Here at GalleyCat, we can usually steer clear of most political hullaballoos and leave them for more appropriate blogs, but the latest twist in the Virginia Senate race between George “Macaca” Allen and James “Jim” Webb has a publishing angle too delicious to ignore. The Washington Post has an excellent summary, which I’ll try to break down even quicker: After failing to get the legitimate media interested in writing about passages in Webb’s novels allegedly demeaning to women, Allen’s campaign staff sent an email to Matt Drudge, and all of a sudden there’s a story. One of Webb’s first responses was to point out that Lynne Cheney put plenty of sexually-tinged material in Sisters, a 1981 novel featuring (as USA Today described it) “brothels, attempted rapes and a lesbian love affair.” Cheney has worked hard to suppress the book, because keeping it out of print is the most effective way to bluff when journalists question her about it, as Wolf Blitzer did on CNN Friday afternoon. (If you’re interested in judging Cheney’s alleged smuttiness for yourself, a PDF version of the novel is still floating around online.)

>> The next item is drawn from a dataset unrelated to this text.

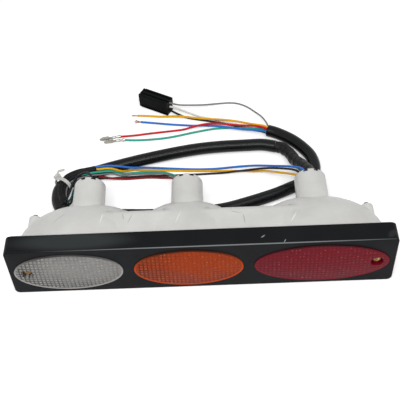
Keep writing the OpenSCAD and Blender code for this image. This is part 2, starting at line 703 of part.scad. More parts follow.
module bulb_glass_left() bulb_glass(0);
module bulb_glass_middle() bulb_glass(1);
module bulb_glass_right() bulb_glass(2);
module bulb_base_left() bulb_base(0, 1);
module bulb_base_middle() bulb_base(1, 1);
module bulb_base_right() bulb_base(2, 2);
module socket_left() socket(0);
module socket_middle() socket(1);
module socket_right() socket(2);
module contact_disc_left() contact_disc(0, 1);
module contact_disc_middle() contact_disc(1, 1);
module contact_disc_right() contact_disc(2, 2);
module boot_left() boot(0);
module boot_middle() boot(1);
module boot_right() boot(2);

// Frame of the plug: X towards its wires, Z up from the table
module on_plug() translate([PLUG_AT.x, PLUG_AT.y, 0]) rotate([0, 0, PLUG_TURN]) children();
SLOT_Z = [for (k = [-1 : 1]) plug_h / 2 + k * plug_pitch];

// Three-way plug with grooves along its sides and a chamfered front
module plug_housing() color(BLACK_PLASTIC) on_plug() difference() {
    translate([plug_l / 2, 0, 0]) rotate([0, -90, 0]) linear_extrude(plug_l) translate([plug_h / 2, 0])
        plug_outline();
    for (z = SLOT_Z) translate([-plug_l / 2 - cut, plug_wall - plug_t / 2, z - slot_w / 2])
        cube([slot_depth + cut, plug_t - 2 * plug_wall, slot_w]);
    // Shoulder round the front
    translate([-plug_l / 2 - cut, 0, plug_h / 2]) rotate([0, 90, 0]) linear_extrude(shoulder_l + cut)
        difference() {
            square([2 * plug_h, 2 * plug_t], center = true);
            square([plug_h - 2 * shoulder_t, plug_t - 2 * shoulder_t], center = true);
        }
}

// Section of the plug: corners cut, one broad groove on each side and two on the top
module plug_outline() difference() {
    square([plug_h, plug_t], center = true);
    for (x = [-1, 1], y = [-1, 1]) translate([x * plug_h / 2, y * plug_t / 2]) rotate([0, 0, 45])
        square(plug_corner, center = true);
    for (y = [-1, 1]) translate([-plug_h / 4, y * plug_t / 2])
        square([plug_h / 3, 2 * groove_d], center = true);
    for (y = [-1, 1]) translate([plug_h / 2, y * plug_t / 5])
        square([2 * groove_d, top_groove_w], center = true);
}

module plug_terminals() color(NICKEL) on_plug() {
    for (z = SLOT_Z) translate([tab_in - plug_l / 2, plug_wall - plug_t / 2, z - slot_w / 2]) {
        cube([slot_depth - tab_in, plug_t - 2 * plug_wall, tab_t]);
        cube([slot_depth - tab_in, tab_t, slot_w]);
    }
}

// Round bar of diameter d along X, from x on, in line with the wires
module bar(x, d, l) translate([x, 0, wire_z]) rotate([0, 90, 0]) cylinder(d = d, h = l, $fn = 12);

module crimp_terminal() color(NICKEL) {
    half = blade_w / 2;
    end = blade_x + blade_l;
    bar(0, grip_d, grip_l);
    bar(grip_l, core_d, wire_grip_x - grip_l + cut);
    bar(wire_grip_x, wire_grip_d, wire_grip_l);
    // Blade with sloping shoulders and a pointed end
    translate([0, 0, wire_z - blade_t / 2]) linear_extrude(blade_t) polygon([
        [neck_x, -half / 2], [blade_x - half / 2, -half / 2], [blade_x, -half], [end - half, -half],
        [end, -0.3 * half], [end, 0.3 * half], [end - half, half], [blade_x, half],
        [blade_x - half / 2, half / 2], [neck_x, half / 2]
    ]);
    for (y = [-1, 1]) translate([blade_x, y * (half - rail_w / 2) - rail_w / 2, wire_z])
        cube([rail_l, rail_w, rail_h]);
}

module crimp_terminal_red() {
    translate([CRIMP_RED.x, CRIMP_RED.y, blade_lift]) rotate([0, 0, CRIMP_TURN[0]]) crimp_terminal();
}
module crimp_terminal_green() {
    translate([CRIMP_GREEN.x, CRIMP_GREEN.y, blade_lift]) rotate([0, 0, CRIMP_TURN[1]]) crimp_terminal();
}

// Straight rod between two points
module rod(p, q, d) {
    v = q - p;
    translate(p) rotate([0, acos(v.z / norm(v)), atan2(v.y, v.x)]) cylinder(d = d, h = norm(v), $fn = 12);
}

// Stripped ends of the yellow and the blue wire, the blue one's strands spread
YELLOW_END = [[-73.1, 183, wire_z], [-80, 183.4, wire_z]];
BLUE_END = [-72.1, 173.5, wire_z];
BLUE_STRANDS = [[-78, 172.8, wire_z - 0.4], [-79, 175, wire_z], [-78, 177.2, wire_z + 0.4]];

module bare_strands() color([0.7, 0.42, 0.3]) {
    rod(YELLOW_END[0], YELLOW_END[1], bundle_d);
    for (tip = BLUE_STRANDS) rod(BLUE_END, tip, strand_d);
}

// Band round the sheath and the wires, with its head on the outside and the tail of the strap
module cable_tie() color([0.85, 0.85, 0.83]) {
    translate(TIE_AT) rotate([0, 0, TIE_TURN]) rotate([90, 0, 0]) difference() {
        cylinder(r = tie_r + tie_t, h = tie_w, center = true);
        cylinder(r = tie_r, h = tie_w + 2 * cut, center = true);
    }
    translate(TIE_AT) rotate([0, 0, TIE_TURN]) rotate([0, tie_head_turn, 0])
        translate([-tie_r - tie_t - 0.4 * TIE_HEAD.x, 0, 0]) cube(TIE_HEAD, center = true);
    for (k = [0 : len(TIE_TAIL) - 2]) hull() {
        translate(TIE_TAIL[k]) cube([tie_t, tie_tail_w, tie_t], center = true);
        translate(TIE_TAIL[k + 1]) cube([tie_t, tie_tail_w, tie_t], center = true);
    }
}

// Points of a cord between its hand-set ones, smoothed, and never below the table
function smooth(p, low) = [
    for (i = [0 : len(p) - 2], k = [0 : 1])
        let (a = p[max(i - 1, 0)], b = p[i], c = p[i + 1], d = p[min(i + 2, len(p) - 1)], t = k / 2,
            q = (2 * b + (c - a) * t + (2 * a - 5 * b + 4 * c - d) * t * t
                + (3 * b - a - 3 * c + d) * t * t * t) / 2)
        [q.x, q.y, max(q.z, low)],
    [p[len(p) - 1].x, p[len(p) - 1].y, max(p[len(p) - 1].z, low)]
];

// Round cord of diameter d along the points p
module tube(p, d, sides) {
    q = smooth(p, d / 2);
    last = len(q) - 1;
    loft([for (i = [0 : last])
        let (along = q[min(i + 1, last)] - q[max(i - 1, 0)], t = along / norm(along),
            s = cross(t, [0, 0, 1]), side = s / norm(s), up = cross(side, t))
        [for (k = [0 : sides - 1]) let (a = -360 * k / sides)
            q[i] + d / 2 * (cos(a) * side + sin(a) * up)]]);
}

module junction_tape() color(RUBBER) tube(TAPE, tape_d, 12);
module sheath() color([0.09, 0.09, 0.1]) tube(SHEATH, sheath_d, 12);
module tail_grey() color(GREY) tube(TAIL_GREY, thin_wire_d, 8);
module tail_white() color([0.9, 0.9, 0.88]) tube(TAIL_WHITE, wire_d, 8);
module tail_black() color(RUBBER) tube(TAIL_BLACK, wire_d, 8);
module tail_yellow() color(YELLOW) tube(TAIL_YELLOW, wire_d, 8);
module tail_blue() color(BLUE) tube(TAIL_BLUE, wire_d, 8);
module tail_red() color(RED) tube(TAIL_RED, wire_d, 8);
module tail_green() color(GREEN) tube(TAIL_GREEN, wire_d, 8);
module branch_blue() color(BLUE) tube(BRANCH_BLUE, wire_d, 8);
module branch_yellow() color(YELLOW) tube(BRANCH_YELLOW, wire_d, 8);
module branch_black() color(RUBBER) tube(BRANCH_BLACK, wire_d, 8);
module branch_green() color(GREEN) tube(BRANCH_GREEN, wire_d, 8);
module branch_grey() color(GREY) tube(BRANCH_GREY, thin_wire_d, 8);
module branch_red() color(RED) tube(BRANCH_RED, wire_d, 8);
module lead_black() color(RUBBER) tube(LEAD_BLACK, wire_d, 8);
module lead_green() color(GREEN) tube(LEAD_GREEN, wire_d, 8);
module lead_blue() color(BLUE) tube(LEAD_BLUE, wire_d, 8);

bezel();
rear_housing();
lens_clear();
lens_amber();
lens_red();
lens_seal();
mounting_screws();
screw_seals();
bulb_glass_left();
bulb_glass_middle();
bulb_glass_right();
bulb_base_left();
bulb_base_middle();
bulb_base_right();
socket_left();
socket_middle();
socket_right();
contact_disc_left();
contact_disc_middle();
contact_disc_right();
boot_left();
boot_middle();
boot_right();
plug_housing();
plug_terminals();
crimp_terminal_red();
crimp_terminal_green();
bare_strands();
cable_tie();
junction_tape();
sheath();
tail_grey();
tail_white();
tail_black();
tail_yellow();
tail_blue();
tail_red();
tail_green();
branch_blue();
branch_yellow();
branch_black();
branch_green();
branch_grey();
branch_red();
lead_black();
lead_green();
lead_blue();
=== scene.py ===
# Looks of the forklift tail light: cords as round tubes, mouldings shaded smoothly, the finish of every
# piece, and a plain studio. Metres, in the model's frame.
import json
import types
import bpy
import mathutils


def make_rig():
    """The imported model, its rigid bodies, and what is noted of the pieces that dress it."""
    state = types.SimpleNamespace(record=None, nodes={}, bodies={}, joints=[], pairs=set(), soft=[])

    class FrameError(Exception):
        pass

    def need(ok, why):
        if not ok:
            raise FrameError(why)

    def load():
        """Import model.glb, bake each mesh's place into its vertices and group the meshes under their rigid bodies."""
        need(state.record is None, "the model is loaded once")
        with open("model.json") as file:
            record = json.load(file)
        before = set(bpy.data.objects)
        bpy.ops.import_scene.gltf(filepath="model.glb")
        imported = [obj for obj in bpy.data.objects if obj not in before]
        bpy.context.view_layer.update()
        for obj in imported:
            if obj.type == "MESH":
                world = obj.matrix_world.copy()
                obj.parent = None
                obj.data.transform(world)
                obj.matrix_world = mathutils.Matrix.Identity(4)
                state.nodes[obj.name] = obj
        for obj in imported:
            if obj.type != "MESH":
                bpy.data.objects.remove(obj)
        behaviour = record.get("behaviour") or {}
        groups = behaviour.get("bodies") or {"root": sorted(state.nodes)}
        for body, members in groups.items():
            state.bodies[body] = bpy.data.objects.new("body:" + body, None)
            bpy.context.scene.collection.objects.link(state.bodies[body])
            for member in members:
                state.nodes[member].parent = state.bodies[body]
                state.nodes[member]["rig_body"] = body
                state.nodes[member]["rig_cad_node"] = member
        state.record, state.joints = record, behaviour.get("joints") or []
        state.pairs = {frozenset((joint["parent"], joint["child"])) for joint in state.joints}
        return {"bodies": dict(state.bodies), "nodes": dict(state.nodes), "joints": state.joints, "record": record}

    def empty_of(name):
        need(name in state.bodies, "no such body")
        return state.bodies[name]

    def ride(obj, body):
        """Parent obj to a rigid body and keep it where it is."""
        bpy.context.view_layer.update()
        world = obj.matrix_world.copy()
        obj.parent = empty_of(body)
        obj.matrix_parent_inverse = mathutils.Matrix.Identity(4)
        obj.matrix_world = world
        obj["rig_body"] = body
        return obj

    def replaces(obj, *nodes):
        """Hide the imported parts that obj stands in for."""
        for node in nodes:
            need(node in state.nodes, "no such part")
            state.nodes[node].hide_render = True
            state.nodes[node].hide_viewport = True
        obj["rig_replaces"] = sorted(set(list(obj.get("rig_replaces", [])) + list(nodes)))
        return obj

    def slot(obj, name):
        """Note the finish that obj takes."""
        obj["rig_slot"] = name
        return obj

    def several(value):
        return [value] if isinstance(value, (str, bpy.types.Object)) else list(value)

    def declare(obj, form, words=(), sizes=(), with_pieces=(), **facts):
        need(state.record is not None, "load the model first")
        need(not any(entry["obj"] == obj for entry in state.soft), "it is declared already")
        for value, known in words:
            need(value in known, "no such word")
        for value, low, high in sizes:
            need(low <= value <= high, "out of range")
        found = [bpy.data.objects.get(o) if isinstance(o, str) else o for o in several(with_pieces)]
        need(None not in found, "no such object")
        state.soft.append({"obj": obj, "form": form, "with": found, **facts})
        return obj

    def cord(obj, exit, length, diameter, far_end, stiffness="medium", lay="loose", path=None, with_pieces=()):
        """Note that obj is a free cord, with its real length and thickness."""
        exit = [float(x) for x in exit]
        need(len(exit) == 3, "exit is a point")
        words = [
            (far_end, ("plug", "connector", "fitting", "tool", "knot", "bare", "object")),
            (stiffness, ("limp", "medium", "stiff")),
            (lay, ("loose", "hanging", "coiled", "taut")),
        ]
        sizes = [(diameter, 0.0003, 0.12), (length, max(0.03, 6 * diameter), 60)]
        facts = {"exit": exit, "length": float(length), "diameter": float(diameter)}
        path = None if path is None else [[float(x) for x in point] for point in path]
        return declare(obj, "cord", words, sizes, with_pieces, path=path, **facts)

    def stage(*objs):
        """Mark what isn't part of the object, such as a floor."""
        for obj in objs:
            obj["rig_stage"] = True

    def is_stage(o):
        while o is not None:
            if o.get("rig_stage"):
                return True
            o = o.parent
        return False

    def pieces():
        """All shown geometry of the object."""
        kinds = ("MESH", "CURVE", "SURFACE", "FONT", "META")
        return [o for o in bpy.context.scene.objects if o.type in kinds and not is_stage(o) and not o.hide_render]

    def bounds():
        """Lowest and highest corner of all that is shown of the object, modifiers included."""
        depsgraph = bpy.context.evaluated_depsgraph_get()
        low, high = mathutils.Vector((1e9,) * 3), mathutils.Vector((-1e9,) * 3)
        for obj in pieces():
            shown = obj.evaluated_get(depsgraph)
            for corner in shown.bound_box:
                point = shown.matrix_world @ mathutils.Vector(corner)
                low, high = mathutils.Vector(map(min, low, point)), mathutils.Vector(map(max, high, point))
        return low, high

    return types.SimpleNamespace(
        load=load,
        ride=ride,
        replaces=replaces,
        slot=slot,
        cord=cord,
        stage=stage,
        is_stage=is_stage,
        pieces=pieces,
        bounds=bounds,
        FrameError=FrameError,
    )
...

Over the weekend, Webb came back at Allen, referring to him as part of “a group of unprincipled, small-minded, power-hungry character assassins.” He also observed that Jennifer Allen, the senator’s sister, depicts several instances of her brother’s abusive behavior in her 2000 memoir, Fifth Quarter. Sen. Allen’s response? “People have asked my sister and she said it was a novelization.” At least one attempt to get Jennifer Allen on the record about that characterization has met with failure.

But the real kink in Allen’s argument may well be Webb’s stamp of approval from the United States Marine Corps, which requires every soldier between the ranks of corporal and sergeant to read Fields of Fire, one of the novels Allen’s underlings singled out for attack. In the opinion of the Corps, Webb “conveys the experience of combat with rare lucidity” and “creates a doctrine of combat leadership and a creed for the succeeding generation on how and why Marines fight.”